Developers would not be losing significant time or money providing a snippet of code that is missing and for it to be implimented by winehq developers. They could at minimium just send an email to the developers saying, "Hey, this is an issue and here is a solution that will help you provide a fix in the next Wine release" or "...however, you're on your own with a actual solution --but we're pointing you in the right direction." So, I am not buying that it's a business decision not to provide minimal snippet or adivice to help a fix.
If you are applying all of what we have discussed throughout our discussion for this post and summing it up as it is moreso an issue for ancient hardware than I agree with everything you just wrote and acknowledge where you are coming from with your statements. Maybe alot of my success running wine has come from the fact my laptop is an i7, and though I have a Intel Pro 5200 (yeah I know you despise onboard Intel graphics --lol) it may be the reason I have had better luck performance wise with wine.
Good discussion. If you play Dota2 or some other cool online game put me on the Friendlist... you may actually be fun to play with. BTW, thanks for the tip for Gallime-nine. I am definitely going to try it out!
With that logic why stop there. Remove every extension/module in the GNU Linux kernel that does not apply specifically to linux. Remove support for BSD, NTFS, FAT file formats, access to Apple formatted partitions, etc. --remove it all. Then you'll have the open source only people chiming in and they'll say that's not good enough --we must remove all proprietary functionality (NVIDIA, Adobe flash, general drivers, etc.) I guarantee you'd be pissed if all that happened.

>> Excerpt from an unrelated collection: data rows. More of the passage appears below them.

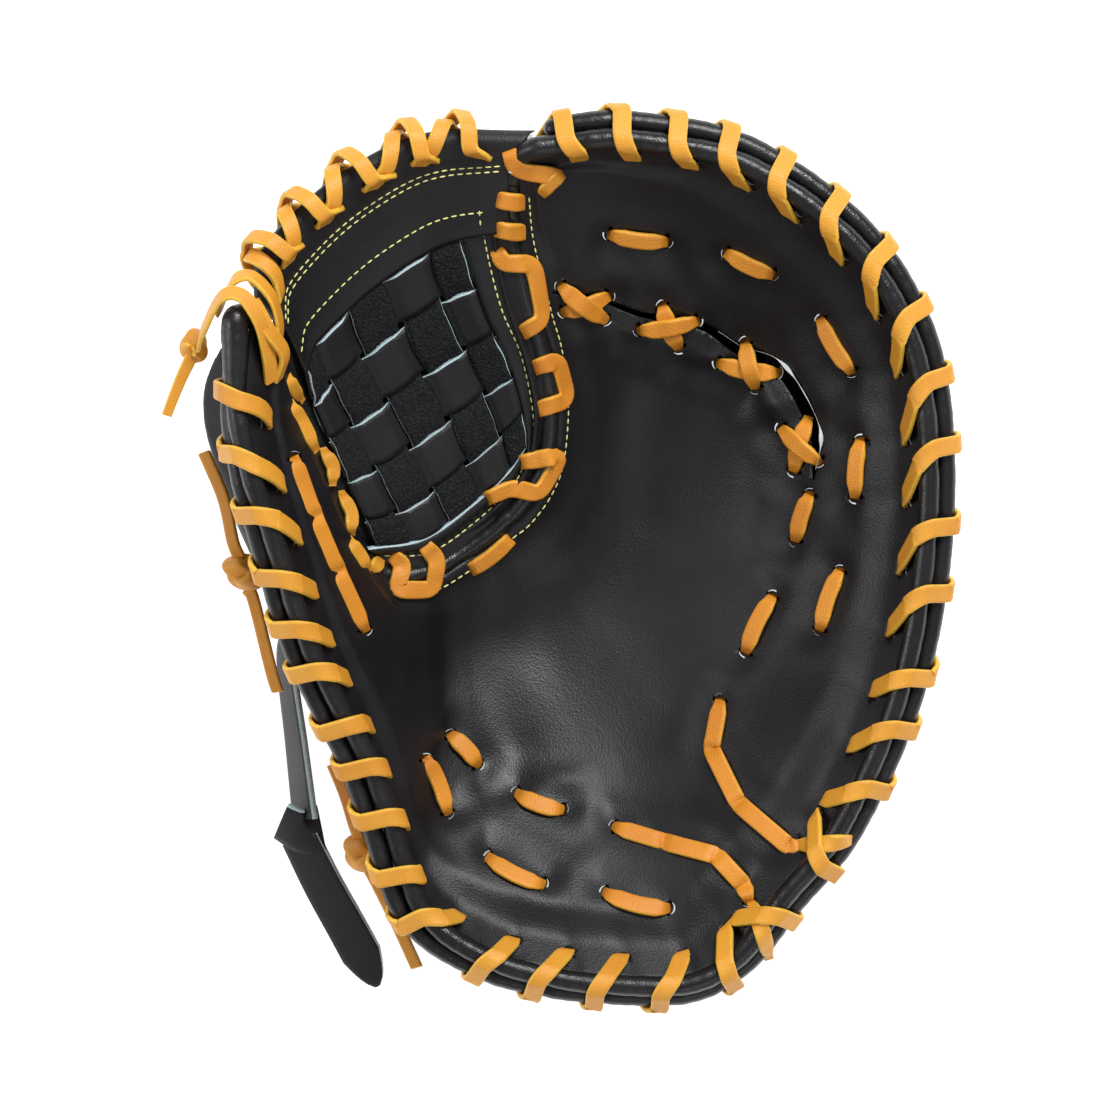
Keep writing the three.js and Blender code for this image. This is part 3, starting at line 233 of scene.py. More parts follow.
# Free ends of lace: the thumb's knot up and down, then the heel's
LACE_ENDS = (
    ((-0.068, 0.643, 0.780), (-0.041, 0.590, 0.763), (-0.028, 0.540, 0.737), (-0.018, 0.520, 0.725)),
    ((0.003, 0.460, 0.695), (0.012, 0.446, 0.695), (0.035, 0.365, 0.610), (0.044, 0.340, 0.585)),
    ((0.095, 0.289, 0.627), (0.112, 0.254, 0.602), (0.124, 0.220, 0.568), (0.132, 0.200, 0.542)),
    ((0.168, 0.130, 0.495), (0.181, 0.110, 0.480), (0.207, 0.066, 0.438), (0.238, 0.009, 0.390)),
)
# The strap's parts: width, its face's angle from upright at both ends, route
STRAP = {
    "band": (STRAP_WIDTH, (0.27, 0.55),
             ((0.061, 0.411, 0.441), (0.055, 0.381, 0.424), (0.068, 0.293, 0.398), (0.081, 0.200, 0.381))),
    "keeper": (1.1 * STRAP_WIDTH, (0.7, 1.1),
               ((0.060, 0.178, 0.375), (0.090, 0.166, 0.380), (0.118, 0.170, 0.370))),
    "tail": (STRAP_WIDTH, (1.1, 1.3),
             ((0.084, 0.176, 0.356), (0.116, 0.122, 0.333), (0.156, 0.062, 0.300), (0.196, 0.000, 0.263))),
}
KNOT_TURNS = {"thumb": -0.3, "heel": -0.5}
# Rows of stitches across the web: height and end, in shares
SEAM_ROWS = ((0.878, 1.0), (0.861, 1.0), (0.752, 0.945))
# Folds of the palm: from x y, to x y, rise in mm, reach in mm
CREASES = (
    (0.560, 0.260, 0.330, 0.200, 1.0, 6.0), (0.270, 0.320, 0.330, 0.220, -0.9, 5.0),
    (0.300, 0.250, 0.400, 0.200, -0.8, 5.0), (0.640, 0.300, 0.700, 0.200, -0.8, 6.0),
    (0.480, 0.215, 0.640, 0.200, -0.8, 5.0), (0.760, 0.310, 0.840, 0.240, 0.7, 7.0),
    (0.180, 0.420, 0.290, 0.330, -0.7, 7.0), (0.330, 0.420, 0.420, 0.330, 0.6, 9.0),
)
# The web's top band from the window up: share of its height, back and front over the web in mm
TOP_BAND = np.array([(0, 3.0, 4.7), (0.10, 1.6, 3.6), (0.33, 0.3, 2.7), (0.64, 0.3, 3.2), (0.73, -3.4, 3.8),
                     (0.88, -3.6, 3.9), (1, -1.6, 1.6)])
STITCHES = {"Spacing": 3.1 * MM, "Length": 2.3 * MM, "Thickness": 0.62 * MM}
# Area lights: place in metres, size in metres, power in watts
LIGHTS = {
    "key": ((0.46, 0.92, 1.42), (0.75, 0.5), 31),
    "side": ((-1.3, -0.1, 0.9), (0.6, 0.8), 8),
    "low": ((0.5, -1.4, 1.1), (1.2, 0.6), 4),
}
WORLD_STRENGTH = 0.32
# Leathers: name, colour, worn colour, roughness, grain's size and depth, bump's depth, sheen
LEATHERS = {
    "leather": ("Black leather", (0.0060, 0.0056, 0.0072), (0.011, 0.0105, 0.0125),
                0.42, 1300.0, 0.35, 0.00019, 0.36),
    "binding": ("Black binding leather", (0.0075, 0.0072, 0.0088), (0.012, 0.012, 0.014),
                0.34, 1500.0, 0.4, 0.00018, 0.45),
    "web": ("Black web leather", (0.0062, 0.0062, 0.0072), (0.010, 0.010, 0.0115),
            0.50, 1500.0, 0.5, 0.00022, 0.4),
    "cut": ("Cut leather edge", (0.50, 0.63, 0.68), (0.34, 0.46, 0.50), 0.85, 1800.0, 0.8, 0.0003, 0.5),
    "lining": ("Lining leather", (0.022, 0.021, 0.023), (0.034, 0.032, 0.035), 0.75, 900.0, 0.8, 0.0004, 0.5),
}
SUEDE = ("Black suede", (0.008, 0.0085, 0.009), (0.013, 0.0135, 0.0145), 0.95, 900.0, 1.2, 0.00038, 0.15)
SUEDE_NAP = (0.030, 0.0305, 0.0315, 1.0)
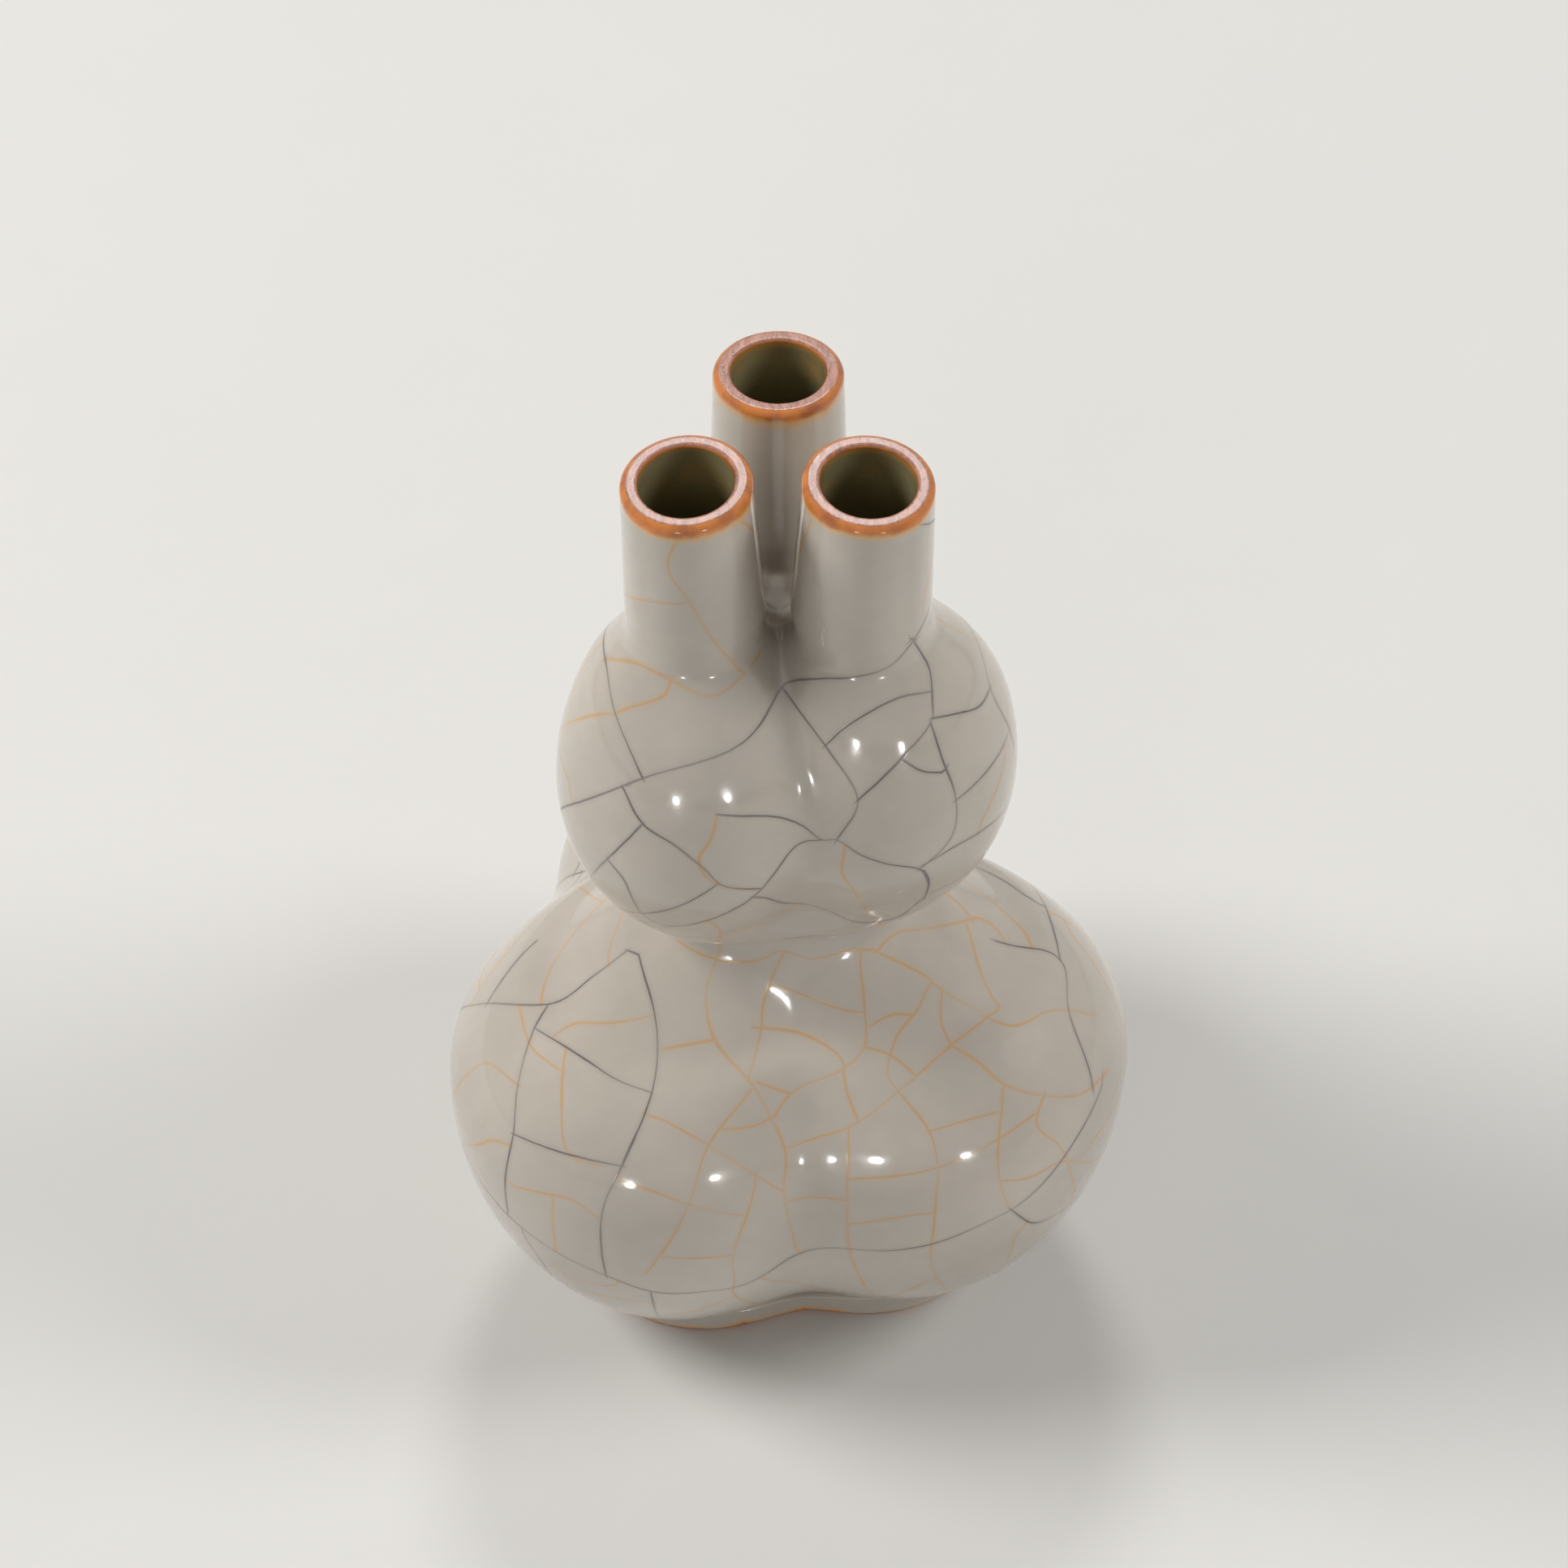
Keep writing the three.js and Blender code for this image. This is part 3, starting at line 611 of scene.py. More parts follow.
def points_behind_pixels(section, pixels):
    """Points of the outer face, from the bottle's axis, that the camera sees at these pixels."""
    focal = settings().stage.lens / SENSOR_WIDTH * PICTURE_WIDTH
    across, down = (np.array(pixels, float) - PICTURE_WIDTH / 2).T
    turned = np.array(camera_matrix().to_3x3())
    rays = units(np.column_stack([across, -down, np.full(len(across), -focal)]) @ turned.T)
    eye = np.array(CAMERA_PLACE) - axis_shift()

    def field_at(reach):
        x, y, z = np.moveaxis(eye + rays * reach[..., None], -1, 0)
        outside = (z < section.foot.height) | (z > section.lip_top)
        return np.where(outside, 1.0, section.field(x, y, z))

    near, far = (np.linalg.norm(eye) + span for span in SIGHT_SPAN)
    tries = np.linspace(near, far, SIGHT_STEPS)[:, None] * np.ones(len(rays))
    values = field_at(tries)
    hit = (values < 0).any(0)
    first = np.where(hit, (values < 0).argmax(0), values.argmin(0)).clip(1)
    column = np.arange(len(rays))
    before, after = tries[first - 1, column], tries[first, column]
    reach = np.where(hit, solve(before, after, lambda r: -field_at(r)), after)
    return section.settle(eye + rays * reach[:, None], 3)[0]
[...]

I think the linux versus windows non-sense is counter productive when every linux user relies on things that aren't always specifically tailored to linux. Interoperatability is what we all want... if that was not the case then get rid of your ipads, iphones, windows phones, etc. and ensure every device you have runs a form of the GNU Linux kernel. It is very likely you are using some form of software medium in linux to access those devices --if you have them.